## YOUR GOAL:
All lines holding the string "picture" are to be shown.

## DATA RECORDS:
--- start ---
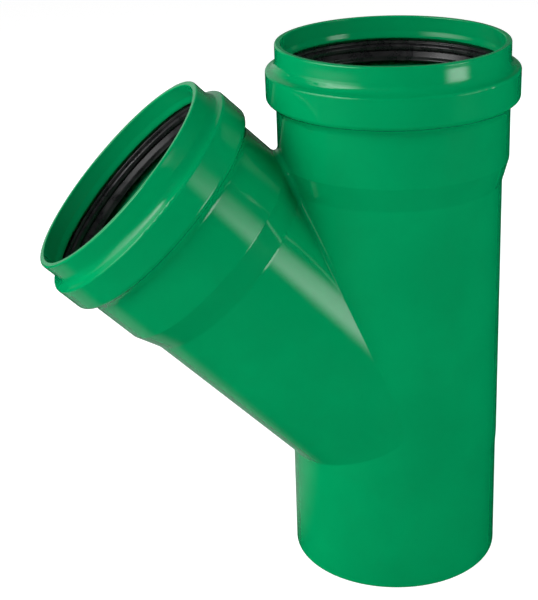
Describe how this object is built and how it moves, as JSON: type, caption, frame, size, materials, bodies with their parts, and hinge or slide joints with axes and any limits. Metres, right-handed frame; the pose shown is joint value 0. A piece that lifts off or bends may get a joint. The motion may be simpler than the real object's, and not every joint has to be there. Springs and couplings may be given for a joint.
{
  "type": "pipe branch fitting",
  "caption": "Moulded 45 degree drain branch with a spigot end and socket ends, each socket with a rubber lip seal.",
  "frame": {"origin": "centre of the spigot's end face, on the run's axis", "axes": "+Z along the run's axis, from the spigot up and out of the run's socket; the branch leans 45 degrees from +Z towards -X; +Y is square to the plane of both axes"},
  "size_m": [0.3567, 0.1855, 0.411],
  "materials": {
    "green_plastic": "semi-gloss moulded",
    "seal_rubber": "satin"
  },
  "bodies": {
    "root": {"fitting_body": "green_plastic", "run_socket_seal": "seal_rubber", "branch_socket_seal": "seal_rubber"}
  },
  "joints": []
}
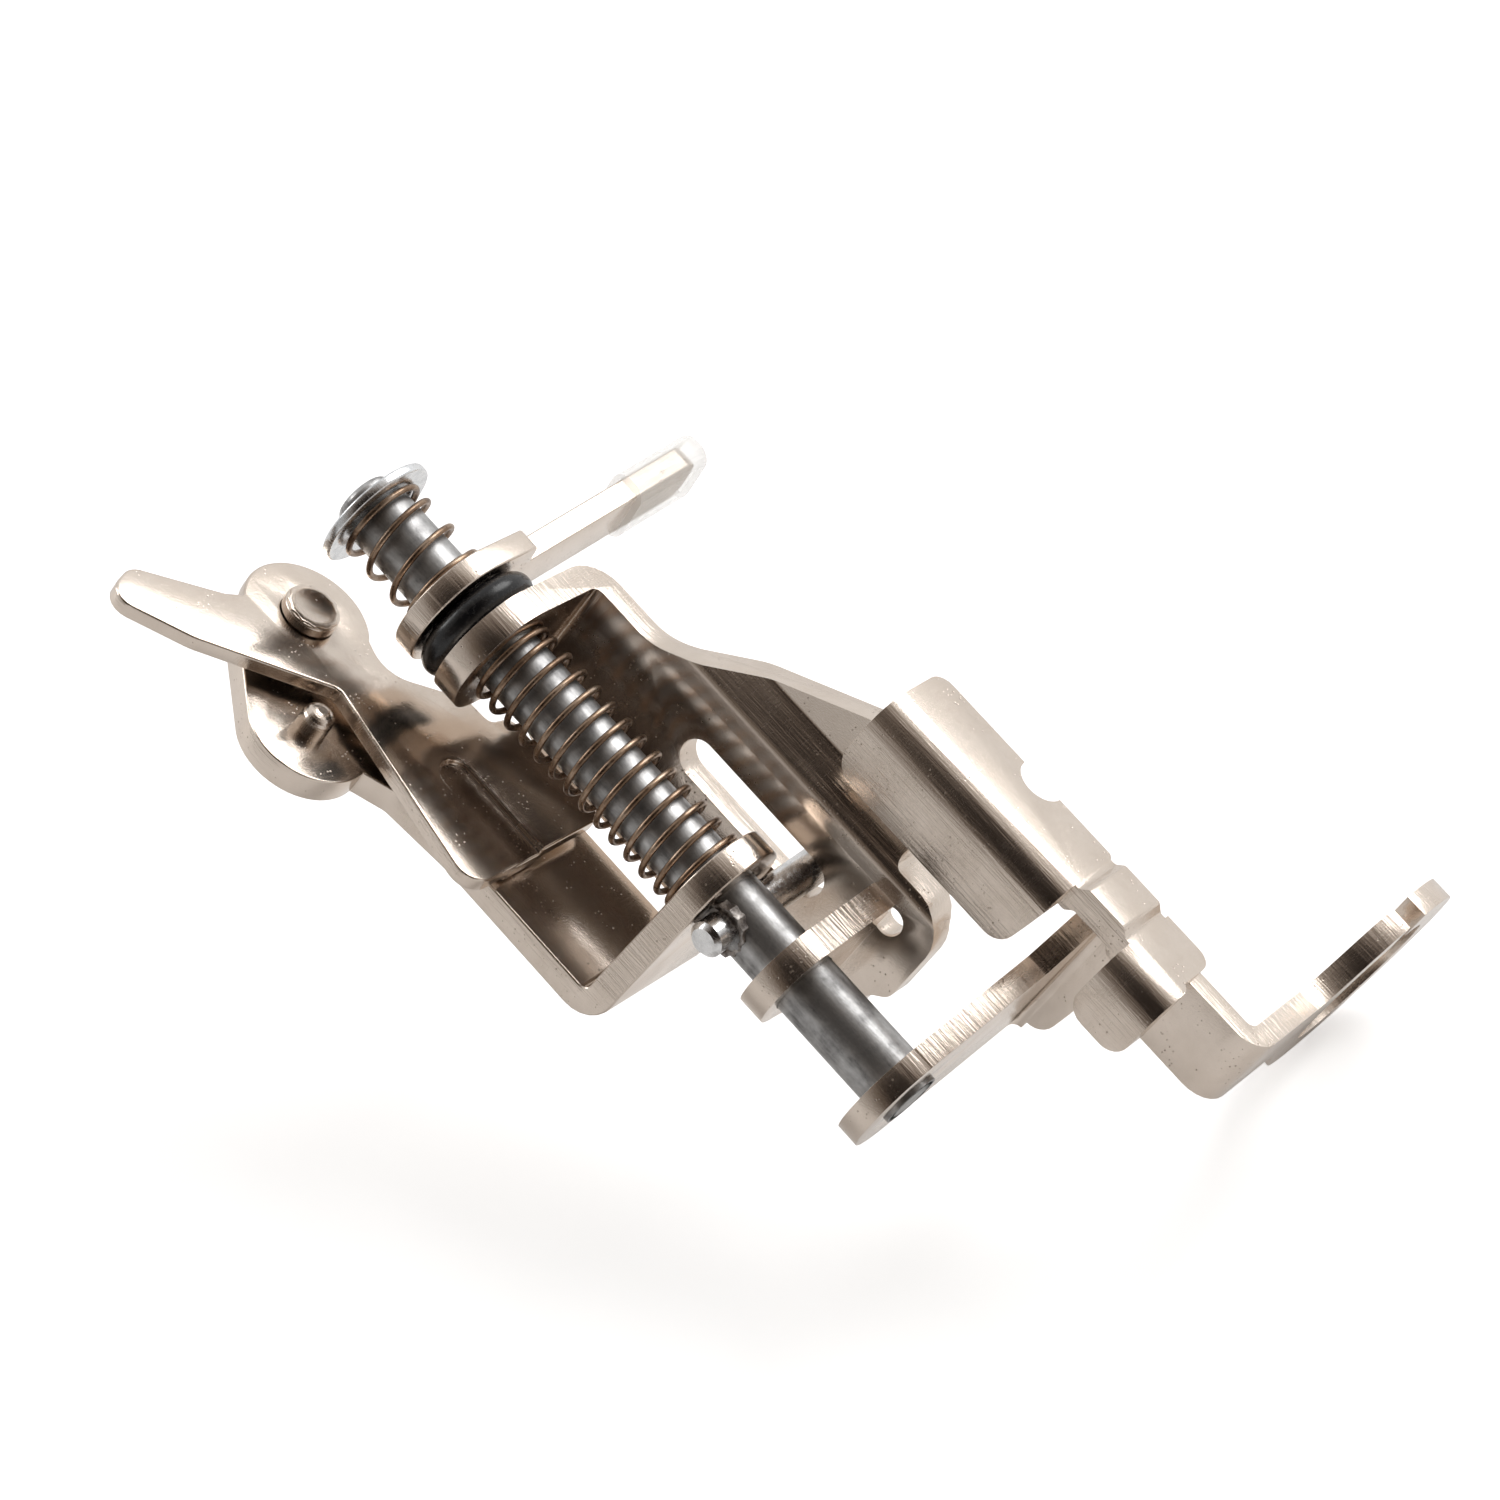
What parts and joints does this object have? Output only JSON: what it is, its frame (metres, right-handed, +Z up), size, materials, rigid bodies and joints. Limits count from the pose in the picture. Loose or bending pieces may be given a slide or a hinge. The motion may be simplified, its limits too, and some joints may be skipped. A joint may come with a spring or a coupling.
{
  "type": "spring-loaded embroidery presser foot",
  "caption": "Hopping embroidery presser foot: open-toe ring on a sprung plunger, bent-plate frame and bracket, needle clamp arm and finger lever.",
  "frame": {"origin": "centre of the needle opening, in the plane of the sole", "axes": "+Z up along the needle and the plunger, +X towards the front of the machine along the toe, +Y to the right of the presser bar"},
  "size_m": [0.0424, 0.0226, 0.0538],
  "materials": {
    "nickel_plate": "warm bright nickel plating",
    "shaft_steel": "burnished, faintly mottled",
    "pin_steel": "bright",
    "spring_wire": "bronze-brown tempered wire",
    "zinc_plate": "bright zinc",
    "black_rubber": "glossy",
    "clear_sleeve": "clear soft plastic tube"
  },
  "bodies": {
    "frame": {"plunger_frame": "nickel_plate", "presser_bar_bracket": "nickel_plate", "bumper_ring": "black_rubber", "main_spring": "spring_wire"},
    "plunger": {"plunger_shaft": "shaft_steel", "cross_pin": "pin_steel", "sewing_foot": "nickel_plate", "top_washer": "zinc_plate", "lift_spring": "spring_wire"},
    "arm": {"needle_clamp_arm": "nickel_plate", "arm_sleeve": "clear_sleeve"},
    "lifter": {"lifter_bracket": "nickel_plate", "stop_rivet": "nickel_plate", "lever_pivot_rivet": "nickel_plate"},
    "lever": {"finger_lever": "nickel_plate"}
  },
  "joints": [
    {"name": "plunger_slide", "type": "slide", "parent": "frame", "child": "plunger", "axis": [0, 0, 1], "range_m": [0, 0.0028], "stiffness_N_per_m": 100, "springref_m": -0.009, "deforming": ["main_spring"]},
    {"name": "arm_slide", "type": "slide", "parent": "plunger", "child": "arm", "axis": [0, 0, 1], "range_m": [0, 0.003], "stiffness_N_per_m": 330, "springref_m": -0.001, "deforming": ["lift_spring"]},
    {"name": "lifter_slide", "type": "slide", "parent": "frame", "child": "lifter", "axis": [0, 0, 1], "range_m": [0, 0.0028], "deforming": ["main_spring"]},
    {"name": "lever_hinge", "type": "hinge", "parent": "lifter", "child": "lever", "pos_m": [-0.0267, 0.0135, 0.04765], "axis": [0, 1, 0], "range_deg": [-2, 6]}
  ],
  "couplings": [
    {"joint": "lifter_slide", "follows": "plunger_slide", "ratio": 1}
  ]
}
--- end ---
--- start ---
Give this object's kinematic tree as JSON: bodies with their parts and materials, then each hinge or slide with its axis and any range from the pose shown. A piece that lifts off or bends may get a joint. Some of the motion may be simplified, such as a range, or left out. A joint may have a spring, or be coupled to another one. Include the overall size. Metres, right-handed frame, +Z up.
--- end ---
--- start ---
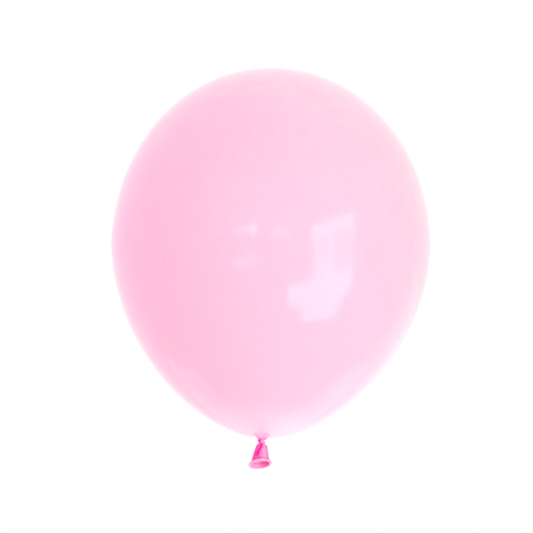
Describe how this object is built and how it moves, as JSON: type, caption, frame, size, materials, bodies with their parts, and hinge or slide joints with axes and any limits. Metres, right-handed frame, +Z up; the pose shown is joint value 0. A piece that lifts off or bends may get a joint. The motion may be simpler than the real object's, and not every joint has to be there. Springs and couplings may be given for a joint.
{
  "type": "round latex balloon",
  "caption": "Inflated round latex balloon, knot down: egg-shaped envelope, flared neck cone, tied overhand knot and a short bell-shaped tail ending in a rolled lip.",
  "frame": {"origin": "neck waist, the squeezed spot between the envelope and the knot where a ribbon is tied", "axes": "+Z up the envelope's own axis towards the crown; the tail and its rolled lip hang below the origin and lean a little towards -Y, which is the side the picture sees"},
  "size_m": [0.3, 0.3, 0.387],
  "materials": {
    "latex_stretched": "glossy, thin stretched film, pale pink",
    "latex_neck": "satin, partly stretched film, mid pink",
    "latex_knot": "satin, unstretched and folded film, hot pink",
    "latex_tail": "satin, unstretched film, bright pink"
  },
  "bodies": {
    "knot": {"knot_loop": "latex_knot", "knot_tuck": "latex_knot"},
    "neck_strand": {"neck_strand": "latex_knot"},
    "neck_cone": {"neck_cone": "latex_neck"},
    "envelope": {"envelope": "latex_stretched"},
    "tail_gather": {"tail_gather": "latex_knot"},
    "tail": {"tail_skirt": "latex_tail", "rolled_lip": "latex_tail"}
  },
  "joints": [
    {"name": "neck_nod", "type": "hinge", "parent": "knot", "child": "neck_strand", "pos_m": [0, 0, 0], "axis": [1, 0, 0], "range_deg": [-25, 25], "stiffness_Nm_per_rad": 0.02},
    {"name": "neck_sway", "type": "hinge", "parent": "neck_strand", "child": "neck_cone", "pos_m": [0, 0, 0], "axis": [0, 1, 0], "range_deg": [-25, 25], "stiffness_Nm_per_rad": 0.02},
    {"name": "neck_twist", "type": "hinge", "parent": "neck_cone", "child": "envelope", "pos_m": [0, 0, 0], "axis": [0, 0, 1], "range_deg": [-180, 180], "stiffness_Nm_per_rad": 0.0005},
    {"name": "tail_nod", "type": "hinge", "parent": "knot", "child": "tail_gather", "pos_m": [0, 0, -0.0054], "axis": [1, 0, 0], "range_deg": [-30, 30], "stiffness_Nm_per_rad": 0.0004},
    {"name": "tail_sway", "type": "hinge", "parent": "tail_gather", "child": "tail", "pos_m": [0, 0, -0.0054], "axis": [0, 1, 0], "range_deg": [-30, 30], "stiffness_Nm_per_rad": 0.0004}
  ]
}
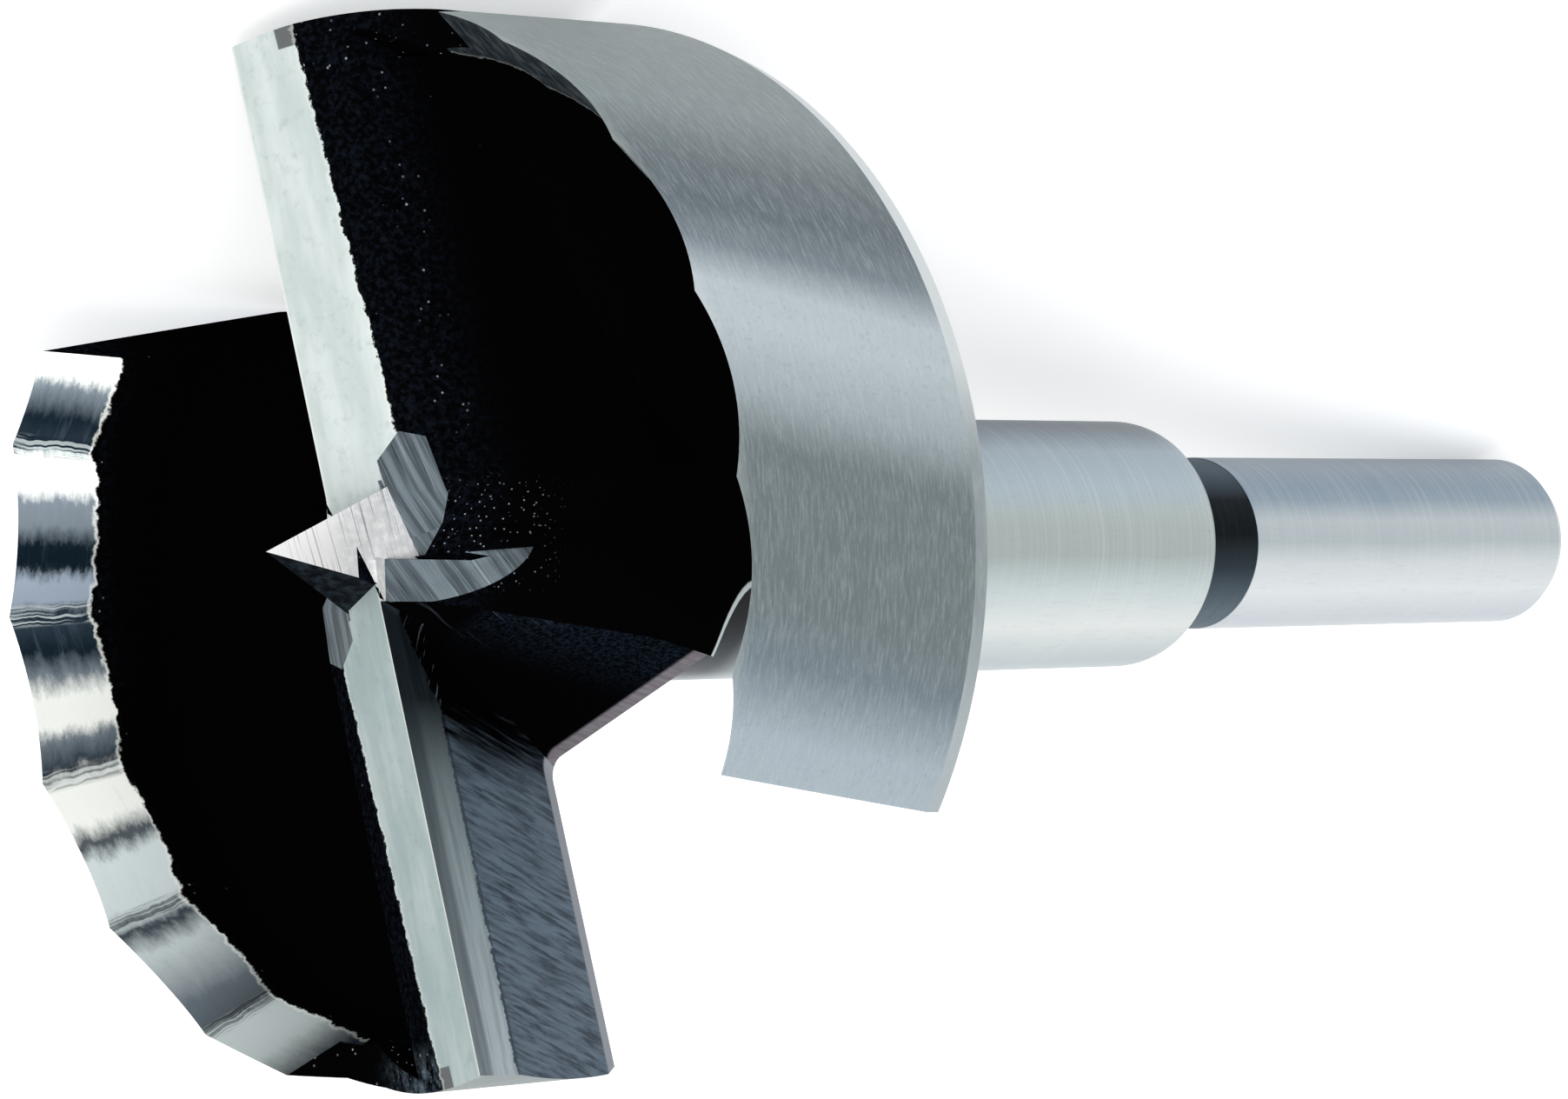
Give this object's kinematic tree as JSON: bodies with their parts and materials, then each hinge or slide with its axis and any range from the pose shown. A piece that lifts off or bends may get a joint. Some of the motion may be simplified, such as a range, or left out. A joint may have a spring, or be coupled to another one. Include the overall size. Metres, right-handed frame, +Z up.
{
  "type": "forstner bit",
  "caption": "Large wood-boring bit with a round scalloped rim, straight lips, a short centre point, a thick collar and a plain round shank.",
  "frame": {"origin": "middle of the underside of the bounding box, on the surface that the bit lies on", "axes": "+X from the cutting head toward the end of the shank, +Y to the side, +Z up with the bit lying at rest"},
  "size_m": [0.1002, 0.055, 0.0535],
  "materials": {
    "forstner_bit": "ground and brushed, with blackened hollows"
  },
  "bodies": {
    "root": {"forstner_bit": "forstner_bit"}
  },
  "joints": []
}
--- end ---
## ANSWER TO THIS EXERCISE:
What parts and joints does this object have? Output only JSON: what it is, its frame (metres, right-handed, +Z up), size, materials, rigid bodies and joints. Limits count from the pose in the picture. Loose or bending pieces may be given a slide or a hinge. The motion may be simplified, its limits too, and some joints may be skipped. A joint may come with a spring or a coupling.
  "frame": {"origin": "neck waist, the squeezed spot between the envelope and the knot where a ribbon is tied", "axes": "+Z up the envelope's own axis towards the crown; the tail and its rolled lip hang below the origin and lean a little towards -Y, which is the side the picture sees"},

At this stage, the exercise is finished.